— Begin Dataset section —
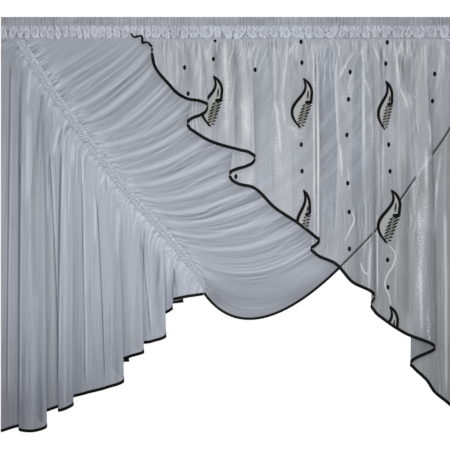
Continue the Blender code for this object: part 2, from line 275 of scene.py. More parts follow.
# across at its start, across at its end, down at its start, down at its end, half its width, height or depth
TAIL_CREASES = (
    (34, 21, 160, 1420, 2, -5.4), (40, 28, 200, 1400, 4, 1.5), (76, 66, 170, 640, 4, -2),
    (71, 65, 520, 1440, 2, -5.4), (78, 72, 520, 1420, 4, 2), (98, 100, 330, 700, 10, 2),
    (109, 94, 174, 337, 5, 3), (154, 112, 250, 690, 7, -2.2), (214, 185, 384, 518, 6, 3.2),
    (170, 170, 507, 626, 2, -4.5), (261, 257, 445, 543, 5, 3), (221, 206, 398, 471, 5, -3),
    (293, 293, 471, 626, 3, 3), (377, 358, 561, 615, 4, 3.5), (377, 380, 561, 640, 3, -3.5),
    (518, 514, 742, 988, 2, -4), (575, 568, 843, 988, 3, -3), (606, 600, 850, 990, 6, 2.5),
    (626, 630, 901, 988, 3, -3.5), (118, 124, 600, 1040, 11, -1.4), (166, 168, 480, 760, 4, 3),
    (173, 207, 480, 1220, 2, -5.4), (181, 214, 500, 1200, 3.5, 2.2), (218, 204, 470, 1350, 2, -5.0),
    (226, 212, 520, 1350, 3.5, 2.2), (288, 304, 500, 1350, 2, -5.0), (295, 311, 520, 1350, 4, 2.4),
    (345, 376, 640, 1330, 2, -5.0), (338, 342, 640, 840, 4, 3), (424, 422, 680, 900, 5, 3),
    (506, 541, 800, 1180, 2, -5.0), (514, 549, 860, 1160, 3.5, 2.2), (563, 565, 820, 1100, 9, -2),
    (627, 619, 890, 1040, 2, -5.0),
)

# Gathers: height, how much is taken off, how far apart, how long, sharpness, how far below the top they begin
# and are full (-1 and 0 where they start at the top), the length over which they fade, and a seed
LASTING = math.inf
PANEL_GATHERS = (
    (5.0, 0, 24, 95, 1, -1, 0, 80, 1),
    (2.4, 0, 40, 330, 1, -1, 0, 300, 2),
    (1.6, 0, 70, 900, 1, 40, 260, LASTING, 3),
)
PANEL_FINE_GATHERS = ((2.0, 0, 12, 90, 1, 10, 60, LASTING, 4),)
# Lines of painted highlight and painted shade along gathers of the panel: the first column is an amount of
# tone
PANEL_PAINTED_CREST_LINES = (
    (0.30, 0, 22, 85, 5, 0, 20, 110, 21),
    (-0.16, 0, 30, 120, 4, 0, 20, 110, 26),
)
TAIL_GATHERS = (
    (3.6, 0, 20, 130, 1, -1, 0, 90, 11),
    (0.8, 0, 34, 700, 1, -1, 0, 600, 12),
    (1.0, 0, 60, 1100, 1, 60, 300, LASTING, 13),
)
TAIL_FINE_GATHERS = ((1.2, 0, 11, 420, 1, 10, 60, LASTING, 14),)
# Lines of painted highlight and painted shade along gathers of the tail: the first column is an amount of
# tone
TAIL_PAINTED_CREST_LINES = (
    (0.12, 0, 15, 130, 4, 0, 20, 150, 22),
    (-0.10, 0, 26, 500, 5, 30, 120, LASTING, 23),
)
# Pale ticks of painted highlight on the tail beside the seam: the first column is an amount of tone
TAIL_TICKS = ((0.6, 0.3, 9, 60, 1, -1, 0, 36, 24),)
SWAG_SEAM_GATHERS = ((2.6, 0.35, 13, 70, 1, 0, 6, 40, 32),)
SWAG_GATHERS = (
    (1.04, 0.35, 22, 240, 1, -1, 0, LASTING, 33),
    (1.3, 0.35, 22, 240, 1, 40, 220, LASTING, 33),
    (1.5, 0.35, 31, 420, 1, 60, 200, LASTING, 34),
    (0.9, 0.35, 10, 200, 1, 60, 220, LASTING, 35),
)
# Pale ticks of painted highlight on the swag beside the seam: the first column is an amount of tone
SWAG_TICKS = ((0.75, 0.3, 8, 60, 1, -1, 0, 36, 36),)

# How soft a band's edge is, and between which depths the top's wandering is over and full
BAND_EDGE = 5.0
TOP_WANDER_OUT = (300, 120)

# Uneven values: how much, how wide, how long, and a seed
PANEL_BUSY = ((1, 75, 190, 5),)
TAIL_BUSY = ((1, 60, 260, 15),)
LAYER_WANDER = ((0.5, 50, 170, 9),)
BAND_WANDER = ((7, 60, 260, 6), (2, 20, 60, 7))
TOP_BAND_WANDER = ((14, 45, 60, 8),)
FOLD_WANDER = ((9, 70, 260, 31),)
PUFF_WANDER = ((0.22, 50, 1, 41),)
CRUMPLE_WANDER = ((5, 14, 10, 47),)
TAPE_PATCHES = ((0.15, 90, 200, 48),)
HEADER_BLOTCHES = ((0.16, 16, 18, 49), (0.14, 60, 60, 53))
TAIL_LAYERS = ((0.04, 44, 900, 65), (0.04, 17, 700, 67))
SWAG_LAYERS = ((0.08, 30, 300, 37),)

# The uneven value at which fine gathers begin, and the one at which they are full
BUSY = (0.1, 0.7)

# Gathers of the header and the crumpled tape: how far apart, how long, and a seed
HEADER_GATHERS = (9, 60, 43)
CRUMPLE = (5.5, 11, 44)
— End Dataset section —
_Brief_
Without leaving anything out, quote all the data.

_Written solution_
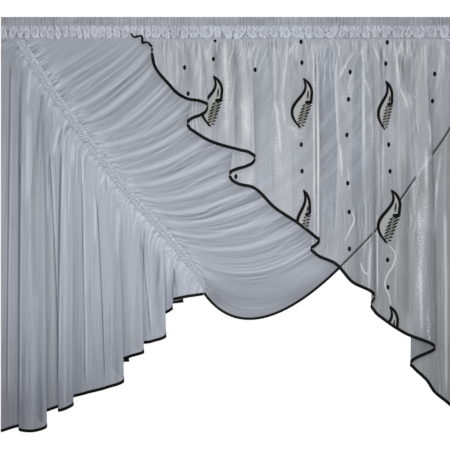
Continue the Blender code for this object: part 2, from line 275 of scene.py. More parts follow.
# across at its start, across at its end, down at its start, down at its end, half its width, height or depth
TAIL_CREASES = (
    (34, 21, 160, 1420, 2, -5.4), (40, 28, 200, 1400, 4, 1.5), (76, 66, 170, 640, 4, -2),
    (71, 65, 520, 1440, 2, -5.4), (78, 72, 520, 1420, 4, 2), (98, 100, 330, 700, 10, 2),
    (109, 94, 174, 337, 5, 3), (154, 112, 250, 690, 7, -2.2), (214, 185, 384, 518, 6, 3.2),
    (170, 170, 507, 626, 2, -4.5), (261, 257, 445, 543, 5, 3), (221, 206, 398, 471, 5, -3),
    (293, 293, 471, 626, 3, 3), (377, 358, 561, 615, 4, 3.5), (377, 380, 561, 640, 3, -3.5),
    (518, 514, 742, 988, 2, -4), (575, 568, 843, 988, 3, -3), (606, 600, 850, 990, 6, 2.5),
    (626, 630, 901, 988, 3, -3.5), (118, 124, 600, 1040, 11, -1.4), (166, 168, 480, 760, 4, 3),
    (173, 207, 480, 1220, 2, -5.4), (181, 214, 500, 1200, 3.5, 2.2), (218, 204, 470, 1350, 2, -5.0),
    (226, 212, 520, 1350, 3.5, 2.2), (288, 304, 500, 1350, 2, -5.0), (295, 311, 520, 1350, 4, 2.4),
    (345, 376, 640, 1330, 2, -5.0), (338, 342, 640, 840, 4, 3), (424, 422, 680, 900, 5, 3),
    (506, 541, 800, 1180, 2, -5.0), (514, 549, 860, 1160, 3.5, 2.2), (563, 565, 820, 1100, 9, -2),
    (627, 619, 890, 1040, 2, -5.0),
)

# Gathers: height, how much is taken off, how far apart, how long, sharpness, how far below the top they begin
# and are full (-1 and 0 where they start at the top), the length over which they fade, and a seed
LASTING = math.inf
PANEL_GATHERS = (
    (5.0, 0, 24, 95, 1, -1, 0, 80, 1),
    (2.4, 0, 40, 330, 1, -1, 0, 300, 2),
    (1.6, 0, 70, 900, 1, 40, 260, LASTING, 3),
)
PANEL_FINE_GATHERS = ((2.0, 0, 12, 90, 1, 10, 60, LASTING, 4),)
# Lines of painted highlight and painted shade along gathers of the panel: the first column is an amount of
# tone
PANEL_PAINTED_CREST_LINES = (
    (0.30, 0, 22, 85, 5, 0, 20, 110, 21),
    (-0.16, 0, 30, 120, 4, 0, 20, 110, 26),
)
TAIL_GATHERS = (
    (3.6, 0, 20, 130, 1, -1, 0, 90, 11),
    (0.8, 0, 34, 700, 1, -1, 0, 600, 12),
    (1.0, 0, 60, 1100, 1, 60, 300, LASTING, 13),
)
TAIL_FINE_GATHERS = ((1.2, 0, 11, 420, 1, 10, 60, LASTING, 14),)
# Lines of painted highlight and painted shade along gathers of the tail: the first column is an amount of
# tone
TAIL_PAINTED_CREST_LINES = (
    (0.12, 0, 15, 130, 4, 0, 20, 150, 22),
    (-0.10, 0, 26, 500, 5, 30, 120, LASTING, 23),
)
# Pale ticks of painted highlight on the tail beside the seam: the first column is an amount of tone
TAIL_TICKS = ((0.6, 0.3, 9, 60, 1, -1, 0, 36, 24),)
SWAG_SEAM_GATHERS = ((2.6, 0.35, 13, 70, 1, 0, 6, 40, 32),)
SWAG_GATHERS = (
    (1.04, 0.35, 22, 240, 1, -1, 0, LASTING, 33),
    (1.3, 0.35, 22, 240, 1, 40, 220, LASTING, 33),
    (1.5, 0.35, 31, 420, 1, 60, 200, LASTING, 34),
    (0.9, 0.35, 10, 200, 1, 60, 220, LASTING, 35),
)
# Pale ticks of painted highlight on the swag beside the seam: the first column is an amount of tone
SWAG_TICKS = ((0.75, 0.3, 8, 60, 1, -1, 0, 36, 36),)

# How soft a band's edge is, and between which depths the top's wandering is over and full
BAND_EDGE = 5.0
TOP_WANDER_OUT = (300, 120)

# Uneven values: how much, how wide, how long, and a seed
PANEL_BUSY = ((1, 75, 190, 5),)
TAIL_BUSY = ((1, 60, 260, 15),)
LAYER_WANDER = ((0.5, 50, 170, 9),)
BAND_WANDER = ((7, 60, 260, 6), (2, 20, 60, 7))
TOP_BAND_WANDER = ((14, 45, 60, 8),)
FOLD_WANDER = ((9, 70, 260, 31),)
PUFF_WANDER = ((0.22, 50, 1, 41),)
CRUMPLE_WANDER = ((5, 14, 10, 47),)
TAPE_PATCHES = ((0.15, 90, 200, 48),)
HEADER_BLOTCHES = ((0.16, 16, 18, 49), (0.14, 60, 60, 53))
TAIL_LAYERS = ((0.04, 44, 900, 65), (0.04, 17, 700, 67))
SWAG_LAYERS = ((0.08, 30, 300, 37),)

# The uneven value at which fine gathers begin, and the one at which they are full
BUSY = (0.1, 0.7)

# Gathers of the header and the crumpled tape: how far apart, how long, and a seed
HEADER_GATHERS = (9, 60, 43)
CRUMPLE = (5.5, 11, 44)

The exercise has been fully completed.